Some of them received threats to their lives. Others received public attacks on their character. The questions they bring to the table -- How inclusive are we? How welcoming? How safe and supportive? -- are for all of us to answer together, but a lot of us -- me included -- didn't participate or offer active support. 

And I thought: I know what it's like to be Jewish in a time of rising antisemitism. As Jews, we get exhausted naming and fighting antisemitism, especially if it feels like no one else notices or cares. When others pick up some of that load, their allyship helps us in all kinds of ways. As this recent volume attests, allyship is holy work. I saw the news about resignations from the DIRE committee, and I realized: I've fallen down on the job of being an ally to people of color in my community.

I didn't mean to cause harm. I just... wasn't paying attention. I hadn't really thought much about how serving on that committee could be traumatic for people of color, because they're always teaching the town's white community what we don't know about racial injustice. And we don't always want to hear it. Sometimes we might be actively resistant to hearing about experiences of racism in our town. And sometimes we're passively resistant, and we just don't pay attention. 

That kind of tuning out is a luxury I have as a person with white skin. It's like the way a lot of Christians don't notice antisemitism because it's not directed at them. But when we treat racial justice as something we can choose either to notice or to ignore, that itself inscribes some harm. My inaction and inattention are part of the problem. I need to make this right, and this week's Torah portion reminds me that really repairing damage requires me to go the extra mile.

I'm still figuring out what that means for me in practical terms. Paying more attention to town government. Using my voice as a clergyperson to speak up for those who are marginalized or have experienced injustice, especially people of color. Writing more letters to the selectboard, maybe. Educating myself (an essential component of the work of allyship.) Uplifting the voices and the needs of people of color in my town. (If you have suggestions, I welcome them.)

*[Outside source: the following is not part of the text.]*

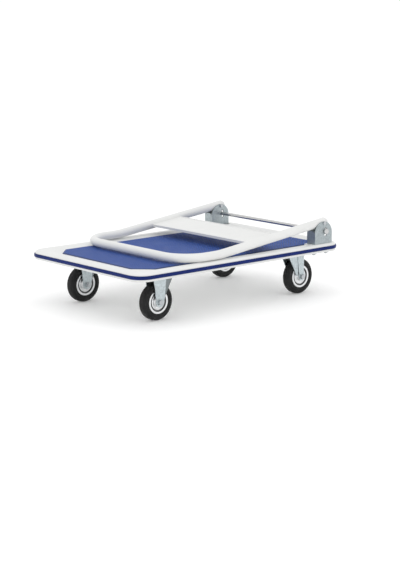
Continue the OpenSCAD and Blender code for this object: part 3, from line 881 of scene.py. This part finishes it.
# ---------------------------------------------------------------- metalwork


class CART_OT_metalwork(bpy.types.Operator):
    """Round the cut edges of brackets, forks, plates, panel, bolts and nuts"""

    bl_idname = "cart.metalwork"
    bl_label = "Metalwork"

    sheets = (
        "left_hinge_bracket", "right_hinge_bracket", "front_left_fork", "front_right_fork",
        "left_swivel_fork", "right_swivel_fork", "swivel_top_plates", "handle_panel", "front_channel",
        "rear_channel", "stiffener_rails", "hinge_end_cams",
    )
    hardware = (
        "bracket_bolts", "bracket_nuts", "front_axles", "front_axle_nuts", "caster_bolts", "caster_nuts",
        "left_axle", "left_axle_nut", "right_axle", "right_axle_nut", "pivot_bolts", "pivot_nuts",
    )

    wing_drop = 0.004

    def execute(self, context):
        sizes = context.scene.cart_metal
        for node in self.sheets:
            made = softened(node, node + "_finished", sizes.sheet_edge)
            if node.endswith("hinge_bracket"):
                # Painted shade over the whole bracket.
                dull_faces(made, lambda _place, _normal: sizes.bracket_dull)
            elif node.startswith("front") and node.endswith("fork"):
                # Painted shade on the fixed forks' set-back wings.
                dull_faces(made, lambda place, normal: self.painted_shade_on_wing(place, normal, made, sizes))
        for node in self.hardware:
            softened(node, node + "_finished", sizes.bolt_edge)
        return {"FINISHED"}

    def painted_shade_on_wing(self, place, normal, fork, sizes):
        """How much painted shade a face of a fixed fork gets: its set-back wings are painted darker than its
        straps, in place of the shade on real wings that are pressed at an angle.
        """
        middle = centre_of(fork.name.removesuffix("_finished"))
        across = abs(place.y - middle.y)
        flat = abs(normal.y) > 0.9 and place.z < TRAY_LOW.z - self.wing_drop
        return sizes.wing_dull if flat and across < sizes.strap_face else 0.0


class CART_OT_springs(bpy.types.Operator):
    """Wind the release springs"""

    bl_idname = "cart.springs"
    bl_label = "Release springs"

    solid_play = 0.0005

    def execute(self, context):
        sizes = context.scene.cart_metal
        low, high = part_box("release_springs")
        wire = sizes.spring_wire
        radius = (high.x - low.x) / 2 - wire
        middle = (low.x + high.x) / 2
        side = high.y - radius - wire
        mesh = bpy.data.meshes.new("spring_seats")
        mesh.from_pydata([(middle, y, low.z + wire) for y in (-side, side)], [], [])
        springs = new_object("release_coils", mesh)
        tree, ids = coil_tree()
        grown(springs, tree, ids, {
            "Turns": sizes.spring_turns, "Radius": radius, "Height": high.z - low.z - 2 * wire,
            "Wire": wire, "Material": FINISHES["bolt_steel"](),
        })
        shade(springs)
        finish_piece(springs, "release_springs", "release_springs")
        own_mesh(springs)
        return {"FINISHED"}


class CART_OT_welds(bpy.types.Operator):
    """Weld the panel to the handle's legs"""

    bl_idname = "cart.welds"
    bl_label = "Welds"

    tube_radius = 0.012
    flange = 0.007
    end_margins = (0.002, 0.003)
    # Height over the leg's axis and distance inside it, for the upper and the lower weld
    lines = ((0.0030, 0.0114), (-0.0052, 0.0104))

    def execute(self, context):
        sizes = context.scene.cart_metal
        low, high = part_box("handle_panel")
        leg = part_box("handle_tube")[1].y - self.tube_radius
        pivot = Vector(JOINTS["handle_fold"]["pos_m"])
        slope = math.atan2(high.z - low.z - self.flange, high.x - low.x)
        away = Vector((math.cos(slope), 0, math.sin(slope)))
        up = Vector((-math.sin(slope), 0, math.cos(slope)))
        start = (pivot.x - high.x + self.end_margins[0]) / math.cos(slope)
        stop = (pivot.x - low.x - self.end_margins[1]) / math.cos(slope)
        mesh = bpy.data.meshes.new("weld_lines")
        points, edges = [], []
        for side in (-1, 1):
            for rise, inward in self.lines:
                base = Vector((pivot.x, side * (leg - inward), pivot.z)) + up * rise
                edges.append((len(points), len(points) + 1))
                points += [base - away * start, base - away * stop]
        mesh.from_pydata(points, edges, [])
        welds = new_object("panel_welds", mesh)
        tree, ids = ripple_tree()
        grown(welds, tree, ids, {
            "Pitch": sizes.weld_pitch, "Radius": sizes.weld, "Material": FINISHES["white_enamel"](),
        })
        shade(welds)
        finish_piece(welds, "handle_panel")
        return {"FINISHED"}


class CART_OT_paint(bpy.types.Operator):
    """Give every CAD node that still shows its own finish"""

    bl_idname = "cart.paint"
    bl_label = "Finishes"

    def execute(self, context):
        for node, piece in frame["nodes"].items():
            if not piece.hide_render:
                piece.data.materials.clear()
                piece.data.materials.append(FINISHES[SLOT_OF[node]]())
        return {"FINISHED"}


# ---------------------------------------------------------------- stage


def area_light(name, place, target, size, power):
    """A soft rectangular light that looks at a target."""
    data = bpy.data.lights.new(name, "AREA")
    data.shape = "RECTANGLE"
    data.size, data.size_y = size
    data.energy = power
    lamp = new_object(name, data)
    lamp.location = place
    lamp.rotation_mode = "QUATERNION"
    lamp.rotation_quaternion = (Vector(target) - Vector(place)).to_track_quat("-Z", "Y")
    return lamp


class CART_OT_stage(bpy.types.Operator):
    """Set the pale floor, the soft lights and the camera"""

    bl_idname = "cart.stage"
    bl_label = "Studio"

    # Place, target and size of each light
    top_light = ((-0.4, -0.5, 2.6), (0.05, 0.05, 0.1), (3.2, 2.6))
    fill_light = ((-2.6, -1.2, 1.4), (0, 0, 0.1), (1.6, 1.6))
    floor_half = 30
    floor_grey = 0.93
    floor_glow = 0.14

    def execute(self, context):
        settings = context.scene.cart_stage
        context.scene.view_settings.view_transform = "Standard"
        world = bpy.data.worlds.new("Studio")
        world.use_nodes = True
        light = world.node_tree.nodes["Background"]
        light.inputs["Color"].default_value = (1, 1, 1, 1)
        light.inputs["Strength"].default_value = settings.sky
        context.scene.world = world
        self.floor()
        area_light("Top light", *self.top_light, settings.key)
        area_light("Fill light", *self.fill_light, settings.fill)
        self.camera(context, settings)
        return {"FINISHED"}

    def floor(self):
        bm = bmesh.new()
        bmesh.ops.create_grid(bm, x_segments=1, y_segments=1, size=self.floor_half)
        floor = object_from("studio_floor", bm, outward=False)
        made, _tree, shader, _place = new_finish("Studio floor", (self.floor_grey,) * 3, 0.0, 0.8)
        shader.inputs["Emission Color"].default_value = (1, 1, 1, 1)
        shader.inputs["Emission Strength"].default_value = self.floor_glow
        floor.data.materials.append(made)

    def camera(self, context, settings):
        data = bpy.data.cameras.new("Camera")
        data.lens = settings.lens
        camera = new_object("Camera", data)
        turn, tilt = settings.azimuth, settings.elevation
        ahead = Vector((
            -math.sin(turn) * math.cos(tilt), math.cos(turn) * math.cos(tilt), -math.sin(tilt)
        ))
        camera.location = settings.eye
        camera.rotation_mode = "QUATERNION"
        camera.rotation_quaternion = ahead.to_track_quat("-Z", "Y")
        context.scene.camera = camera


# ---------------------------------------------------------------- add-on


class CART_PT_panel(bpy.types.Panel):
    """Lists the cart's pieces in the order they are made."""

    bl_idname = "CART_PT_panel"
    bl_label = "Folding platform cart"
    bl_space_type = "VIEW_3D"
    bl_region_type = "UI"
    bl_category = "Cart"

    def draw(self, context):
        layout = self.layout
        for operator in OPERATORS:
            layout.operator(operator.bl_idname)
        for name in GROUPS:
            group = getattr(context.scene, name)
            box = layout.box()
            for key in group.bl_rna.properties.keys():
                if key not in {"rna_type", "name"}:
                    box.prop(group, key)


OPERATORS = (
    CART_OT_stage, CART_OT_deck, CART_OT_mat, CART_OT_bumper, CART_OT_wheels, CART_OT_metalwork,
    CART_OT_springs, CART_OT_welds, CART_OT_paint,
)
GROUPS = {
    "cart_deck": CartDeckSizes,
    "cart_metal": CartMetalSizes,
    "cart_colours": CartColours,
    "cart_stage": CartStage,
}


def register():
    for group in GROUPS.values():
        bpy.utils.register_class(group)
    for name, group in GROUPS.items():
        setattr(bpy.types.Scene, name, PointerProperty(type=group))
    for operator in OPERATORS:
        bpy.utils.register_class(operator)
    bpy.utils.register_class(CART_PT_panel)


def unregister():
    bpy.utils.unregister_class(CART_PT_panel)
    for operator in reversed(OPERATORS):
        bpy.utils.unregister_class(operator)
    for name in GROUPS:
        delattr(bpy.types.Scene, name)
    for group in reversed(GROUPS.values()):
        bpy.utils.unregister_class(group)


def main():
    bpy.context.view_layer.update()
    register()
    for operator in OPERATORS:
        family, name = operator.bl_idname.split(".")
        getattr(getattr(bpy.ops, family), name)()


if __name__ == "__main__":
    main()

Though the DIRE resignations are heavy on my mind and heart this week, this isn't just a Williamstown problem. This is work we all need to do, in all of the communities where we live. 

Later in this week's Torah portion, God instructs Moses to tell Aaron to offer certain words to the people. This is the origin of the words I say to my child every Friday night as Shabbat begins, the words I say to every b-mitzvah kid who stands on our bimah:

May God bless you and keep you!
May God’s presence shine before you and be gracious to you!
May God’s presence always be before you, and bring you peace.

The path our tradition offers us toward blessing and radiance and grace and peace is following the mitzvot. And that includes acting ethically, and protecting the vulnerable, and repairing what's broken. It includes recognizing and confessing our missteps, and making restitution and then some.

So here's my blessing for us this morning:

May we be strengthened in the holy work of allyship.
When we fall short, may we do what we can to bring repair.
When we can do that, we'll feel God's presence before us and within us and around us and between us. And then every place will be a holy place.

And let us say: amen.

 

This is my d'varling from Shabbat morning services this week (cross-posted to my From the Rabbi blog.)

An added note: I'm speaking here about allyship to people of color because I know who my shul crowd is. And, I cherish the voices and presence of Jews of color too, and don't want to give the impression that Jews are only ever allies in this work! I chose the allyship frame because of who was in the room.